岸本 裕史(Yuji Kishimoto)
経営企画室 マネージャー :ビズデジの事業責任者。立ち上げ段階ということもあり事業責任者だが、オペレーションを含め基本全てに責任を持ち、自分でも動かせるようにしている。
DeNAに新卒入社。モバイルゲーム事業で、事業部側の仕事を多く行ったうえで、経営企画部に異動し、経営会議の管理やM&Aなど経営企画としての仕事も幅広く経験。

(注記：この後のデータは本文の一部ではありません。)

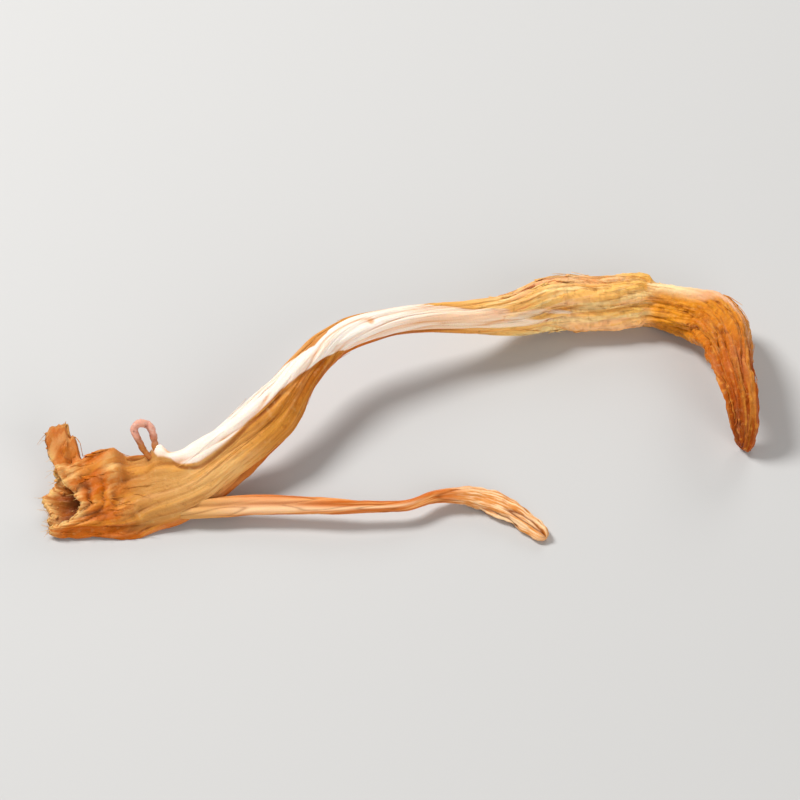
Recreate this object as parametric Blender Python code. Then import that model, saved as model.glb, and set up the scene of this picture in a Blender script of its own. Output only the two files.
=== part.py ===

その後、スタートアップ企業への転職や、フリーランスを経てイングリウッドへジョイン。
▶▶岸本について詳細はこちら
ヴァーラディ ゾルタン(Varadi Zoltan)
AI戦略事業本部 ゼネラルマネージャー:データサイエンティスト。データから得られる情報を活用する役割を担っている。例えば、企業がどのような人材を求めているのか、どのように教育していけばいいのか、教育を行うことでどれだけ人にメリットがあるのかなどについて、データ分析やAIモデルを組むことで得ようとしている。
大学卒業後は日本企業に就職。エンジニアとして3年のキャリアを積み、支社長としてカンボジアへ渡る。カンボジアに赴任中、“AI”との出会いがきっかけで独立する道を選択。その後、イングリウッドへジョイン。
▶▶ゾルタンについての詳細はこちら
長谷川 雄紀(Yuki Hasegawa)
AI戦略事業本部 サブマネージャー:ビズデジシステム担当。現状のシステムが使いやすいかについての調査や、システムの構築を行っている。将来的には、システムの使いづらい部分などがあれば、独自でシステム開発も行う予定。
大学在学中にエンジニアとしてのキャリアをスタートさせる。卒業後は、スタートアップ企業にてシステム開発を経験。その後、ITコンサル企業で、大規模開発・ PM・オフショア開発・ マネージメントなど、開発に関わるキャリアを幅広く積む。そして、フリーランスを経てイングリウッドへジョイン。